"Technology is part of the same story as the overall market," said Scott Wren, global equity strategist at the Wells Fargo Investment Institute.
"The market is fearing a global slowdown and is still worried about the Fed, even though they dragged (New York Federal Reserve President John) Williams out to try to cushion what Chairman (Jerome) Powell said on Wednesday.
"Technology has been in the headlines with regulation and privacy concerns," Wren said.
"And we have technology companies that led on the way up, so it makes some sense that people are taking some money out of their winners."
In the morning, the Dow had jumped nearly 400 points after Williams told CNBC that the Fed would pay close attention to the economy as it considered raising rates in the future.
"We are listening. There are risks to that outlook that maybe the economy will slow further," Williams told Steve Liesman on CNBC's "Squawk on the Street."
Investors initially liked Williams' comments. The Dow was up more than 1 per cent, a brief respite to a week that put markets on pace for one of the worst months and quarters in recent memory. The Dow also got help from athletic wear giant Nike, which crushed earnings expectations.
By early afternoon, the Dow and Standard & Poor's 500 and the tech-heavy Nasdaq had all turned negative.
Fragile markets continue to react to a flood of news, from rate increases to plunging oil prices to an impending US government shutdown. Stocks are in the midst of their biggest weekly decline in nine months.
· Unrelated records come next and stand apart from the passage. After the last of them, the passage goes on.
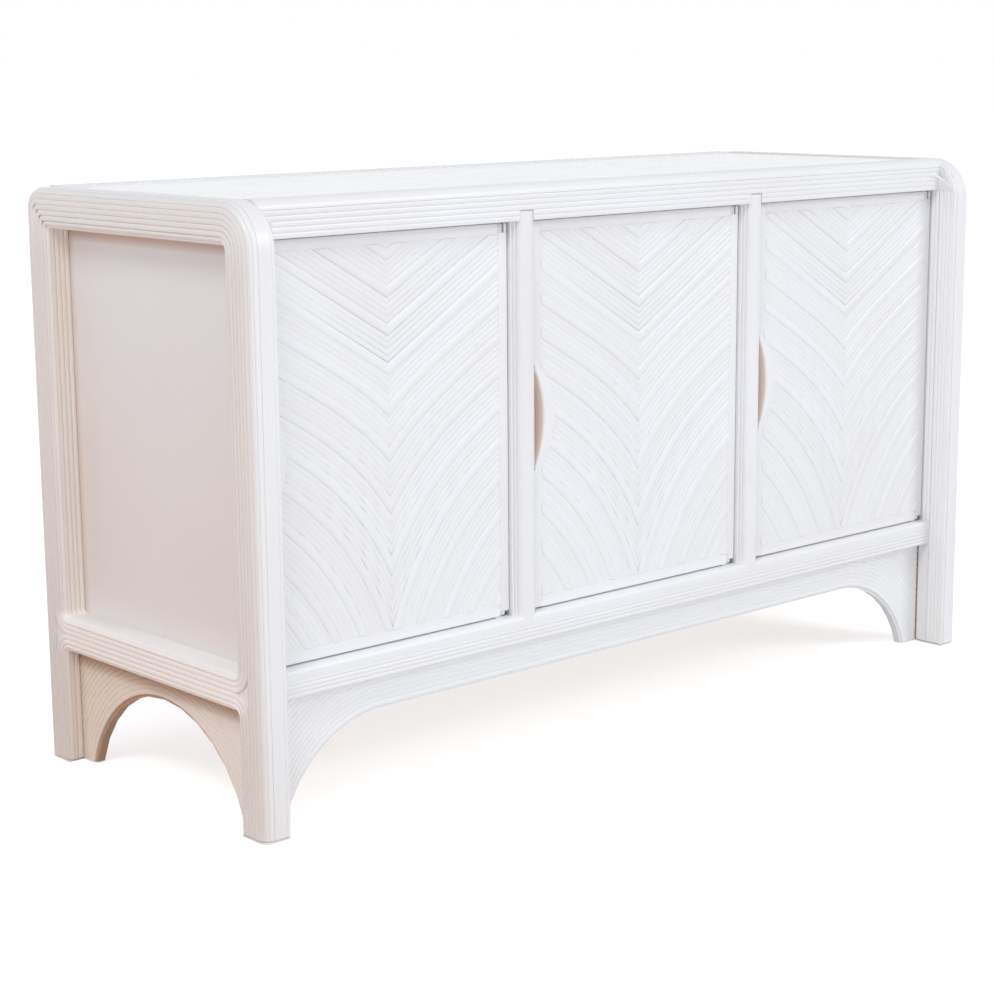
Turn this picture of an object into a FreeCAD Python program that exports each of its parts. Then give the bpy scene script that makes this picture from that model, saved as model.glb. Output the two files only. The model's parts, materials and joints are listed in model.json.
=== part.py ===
import FreeCAD, Part
import math
import os

os.makedirs("parts", exist_ok=True)
V = FreeCAD.Vector

# ---------------------------------------------------------------- driving dimensions, mm
WIDTH = 1400.0
DEPTH = 506.0
HEIGHT = 787.0

POST_WIDTH = 40.0            # along X, seen from the front
POST_DEPTH = 50.0            # along Y, seen from the end
END_CORNER_R = 15.0          # long outer corner of an end frame
FRONT_BEND_R = 60.0          # top front bend of an end frame, seen from the end
REAR_BEND_R = 30.0           # top rear bend
FOOT_PAD = 4.0

REED_THICK = 3.5
REED_PITCH = 7.0
REED_GAP = 0.25              # hairline between neighbouring reeds

RAIL_SET_BACK = 31.0         # front rails behind the post fronts
DOOR_SET_BACK = 15.0         # door reeds behind the front rails
APRON_SET_BACK = 22.0        # front apron reeds behind the front rails
RAIL_DEPTH = 57.0
TOP_RAIL_HEIGHT = 48.0
TOP_EDGE_R = 13.0
TOP_PANEL_FRONT = 32.0       # smooth top starts this far behind the rail front
TOP_PANEL_THICK = 16.0
TOP_PANEL_DROP = 2.0

MULLION_WIDTH = 42.0
MULLION_CENTRE_HALF = 9.5
BOTTOM_RAIL_TOP = 205.0
LEDGE_BOTTOM = 190.0
BOTTOM_RAIL_UNDERSIDE = 168.0

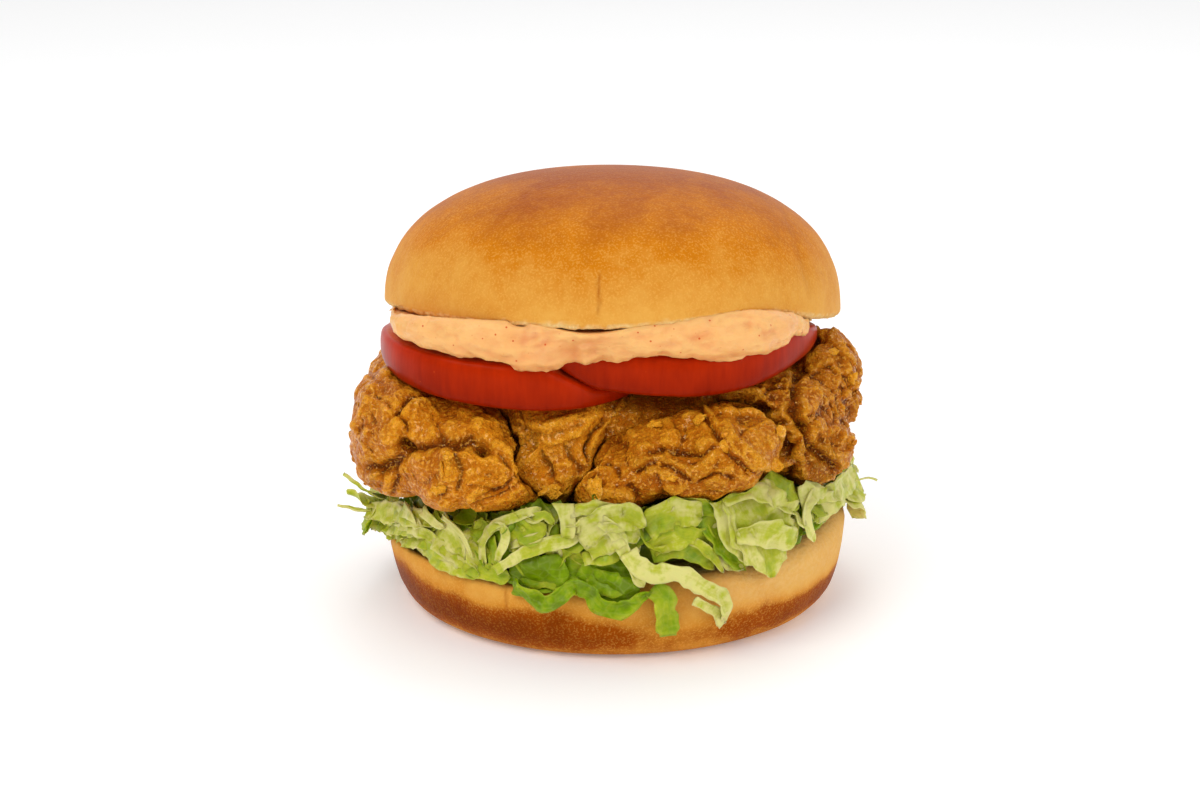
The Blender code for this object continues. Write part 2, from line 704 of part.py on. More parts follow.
def main():
    """Builds the burger from the bottom up."""
    clear_scene()
    crust = make_material("Golden crust", (0.72, 0.36, 0.10), 0.55)
    fried = make_material("Fried coating", (0.62, 0.28, 0.05), 0.50)
    tomato = make_material("Tomato", (0.60, 0.05, 0.01), 0.25)
    cream = make_material("Pink sauce", (0.94, 0.58, 0.30), 0.30)
    leafy = make_material("Lettuce", (0.55, 0.65, 0.15), 0.45)

    make_heel(crust)
    make_lettuce(leafy)
    left_cutter = left_slice("left_cutter", spare=GAP)
    right_cutter = right_slice("right_cutter", spare=GAP, deeper=5.0 * GAP)
    for name, spec in CHICKEN.items():
        make_chicken(name, spec, fried, (left_cutter, right_cutter))
    make_sauce(cream, (left_cutter, right_cutter))
    for cutter in (left_cutter, right_cutter):
        bpy.data.objects.remove(cutter, do_unlink=True)
    dress(left_slice("tomato_left"), tomato, 50.0)
    dress(right_slice("tomato_right"), tomato, 50.0)
    make_crown(crust)


main()
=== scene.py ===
"""Looks of the fried chicken burger: bun, lettuce, fried chicken, tomato slices and sauce.

Metres, +Z up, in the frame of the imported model. The camera looks along +Y at the front.
"""

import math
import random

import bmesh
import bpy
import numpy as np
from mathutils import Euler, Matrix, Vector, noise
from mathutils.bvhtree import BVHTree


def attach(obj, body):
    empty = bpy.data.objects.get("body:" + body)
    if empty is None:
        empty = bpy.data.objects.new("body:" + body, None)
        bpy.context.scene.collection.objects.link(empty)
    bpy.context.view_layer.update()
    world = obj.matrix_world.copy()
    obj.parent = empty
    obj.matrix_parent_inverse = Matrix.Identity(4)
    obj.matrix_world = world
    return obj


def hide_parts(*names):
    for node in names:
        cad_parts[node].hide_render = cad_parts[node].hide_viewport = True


bl_info = {
    "name": "Chicken burger",
    "version": (1, 0, 0),
    "blender": (4, 5, 0),
    "location": "3D View > Sidebar > Burger",
    "description": "Dresses the chicken burger piece by piece",
    "category": "Object",
}

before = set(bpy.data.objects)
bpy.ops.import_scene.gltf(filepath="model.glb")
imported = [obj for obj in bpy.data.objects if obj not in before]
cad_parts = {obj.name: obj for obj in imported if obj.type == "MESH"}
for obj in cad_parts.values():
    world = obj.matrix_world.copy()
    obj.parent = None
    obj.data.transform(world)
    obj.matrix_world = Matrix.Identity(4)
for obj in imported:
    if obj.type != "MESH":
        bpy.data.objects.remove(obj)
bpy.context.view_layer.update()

MM = 0.001
BODY = "root"
WARP_SEED = 7

# The photograph's camera, and its frame in pixels. A pixel's ray is searched for the burger's
# side between two distances, in steps.
PHOTO_WIDTH = 1200
PHOTO_HEIGHT = 800
CAMERA_LENS = 85.9
CAMERA_SENSOR = 36.0
CAMERA_DISTANCE = 0.700
CAMERA_ELEVATION = math.radians(16.0)
CAMERA_TARGET = Vector((-3.2, 0.0, 47.5)) * MM
CAMERA_TOWARDS = Vector((0.0, -math.cos(CAMERA_ELEVATION), math.sin(CAMERA_ELEVATION)))
CAMERA_PLACE = CAMERA_TARGET + CAMERA_DISTANCE * CAMERA_TOWARDS
PIXELS_PER_SLOPE = PHOTO_WIDTH * CAMERA_LENS / CAMERA_SENSOR
PIXELS_PER_MM = 4.45
RAY_START = CAMERA_DISTANCE - 0.085
RAY_END = CAMERA_DISTANCE + 0.02
RAY_STEP = 0.25 * MM

# The bun's shape beyond the sizes in its settings. Angles are from the right, towards the back.
CROWN_POWER = 2.4
CROWN_CUT_SHARES = (0.15, 0.35, 0.55, 0.7, 0.8, 0.88, 0.93, 0.96, 0.975)
CROWN_DOME_ROWS = 84
CROWN_LIP = 1.3 * MM
CROWN_LIP_TUCK = 0.55
CROWN_CRACK_PLACE = -3.9 * MM
CROWN_CRACK_WIDTH = 0.32 * MM
CROWN_CRACK_DEPTH = 0.35 * MM
CROWN_SEAM_PLACE = 47.0 * MM
CROWN_SEAM_SLANT = 0.30
CROWN_SEAM_WIDTH = 1.1 * MM
CROWN_SEAM_DEPTH = 0.25 * MM
CROWN_SLACK = 0.045
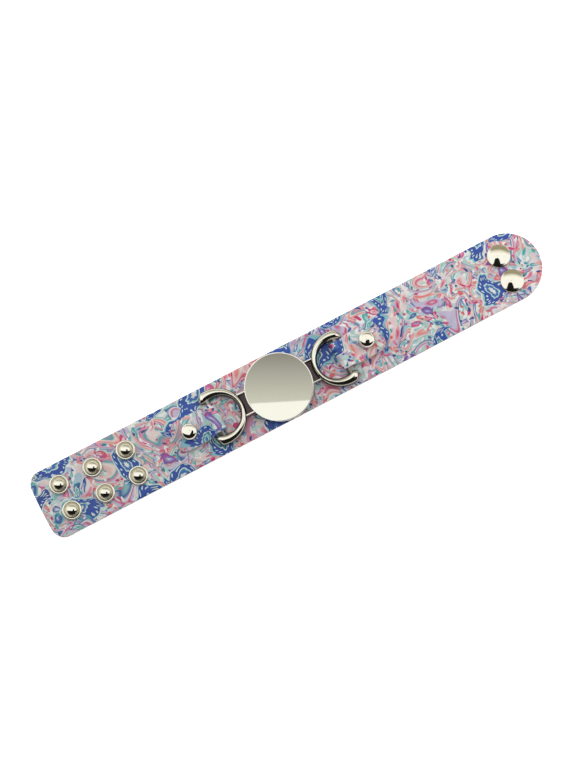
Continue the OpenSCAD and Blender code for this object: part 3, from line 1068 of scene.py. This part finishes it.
    def lay_map(self, piece: bpy.types.Object, rows: Sequence[Point]) -> None:
        """Lays the print flat along the strip, in decimetres.

        Args:
            piece: The strip, with its rows of vertices in order.
            rows: Distance from the rivet and height of each row.
        """
        lengths = [0.0]
        for (x0, z0), (x1, z1) in zip(rows, rows[1:]):
            lengths.append(lengths[-1] + math.hypot(x1 - x0, z1 - z0))
        layer = piece.data.uv_layers.active or piece.data.uv_layers.new(name="print")
        for loop in piece.data.loops:
            point = piece.data.vertices[loop.vertex_index].co
            row = loop.vertex_index // (self.columns + 1)
            layer.data[loop.index].uv = (lengths[row] * DM_IN_M, point.y * DM_IN_M)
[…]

"It's wearing, to say the least, and certainly not good for investor confidence," said Ed Yardeni, president of Yardeni Research.
"The market volatility is being driven by computer algorithm trading programs that instantly buy or sell everything, depending on the news they are getting fed. There's too much news."
Asian and European markets were mostly down Friday, still reeling from the effect of Wednesday's US Federal Reserve announcement that it was lowering its 2019 growth forecast from 2.5 per cent to 2.3 per cent. The Fed boosted interest rates up a quarter-point to a range of 2.25 per cent to 2.5 per cent, the highest rate in more than a decade.
New Commerce Department data released Friday showed the US economy slowed more than expected in the third quarter, although the economy still appears to be robust. Gross domestic product, a metric that measures all goods and services produced in the United States, increased at 3.4 per cent annually, down from the 3.5 per cent estimated in October.
The Dow and the S&P 500 stock indexes are on pace for their worst month since 2009. All three indexes are headed for their worst annual drop in a decade.
The Dow has fallen 10 per cent from its September peak, wiping out all gains for the year.
Although it has pulled out of correction territory for the year, the Dow is still down nearly eight percent this year. The S&P is down more than eight percent in 2018.
The Nasdaq is nearing a bear market, which is a 20 per cent decline off its recent high. The tech-heavy index is down nearly seven percent for 2018.
Powell said at a news conference Wednesday that the economy remains "healthy" and "solid" and that he did not see any reason to sharply change the Fed's path of gradually pulling back support for it.
But he acknowledged the economy is showing signs of "softening" and that there is a "fairly high degree of uncertainty" about what the Fed will do.
Stocks have also been down on Powell's new conference, where he made it clear that the Fed will not shape monetary policy to support stock prices.
Yardeni said Fed officials need to get on the same page.
"Williams' calming words just demonstrate that the stock market has an unhealthy addiction to monetary policy," Yardeni said.
"Yesterday, investors were disappointed by Powell's press conference suggesting that monetary policy remained locked on a course of raising interest rates. Today, Williams said they will reassess in the new year.
"The Fed has done a pretty bad job of communicating their intentions," Yardeni added. "If they would just stick to the script that monetary policy is data dependent, without any set course, that is the message the market wants to hear."
Stocks sank nearly 500 points Thursday on the news that President Donald Trump would not sign the spending bill that would avert a partial government shutdown Friday night.
Also lurking are growing concerns about a slowdown in the global economy. Those worries are reinforced by a 30 per cent-plus decline in world oil prices since October.
Oil prices continued to drop Friday as new reports show demand for the commodity is dropping in high-growth economies such as India and China.
Capping the tumult was the White House announcement Thursday afternoon that Defense Secretary Jim Mattis, considered a rock-solid stabilising force in a frensied administration, had resigned. Mattis cited differences over Trump's decision to pull US troops from Syria.
John Lynch, chief investment strategist at LPL Financial, said the flurry of news is taking its toll on nervous investors, even though the overall economy is good.
"There's just confusion from the Fed, investor sentiment is fragile, and with the government shutdown, add the Mattis resignation, and it's been a parade of concerning news that increased investors anxiety Thursday," Lynch said.
LPL Financial's outlook for 2019 is 6 per cent to 8 per cent growth in corporate profits and U.S. economic growth between 2.5 per cent and 2.75 per cent.
"We are encouraging investors to focus on solid fundamentals," Lynch said.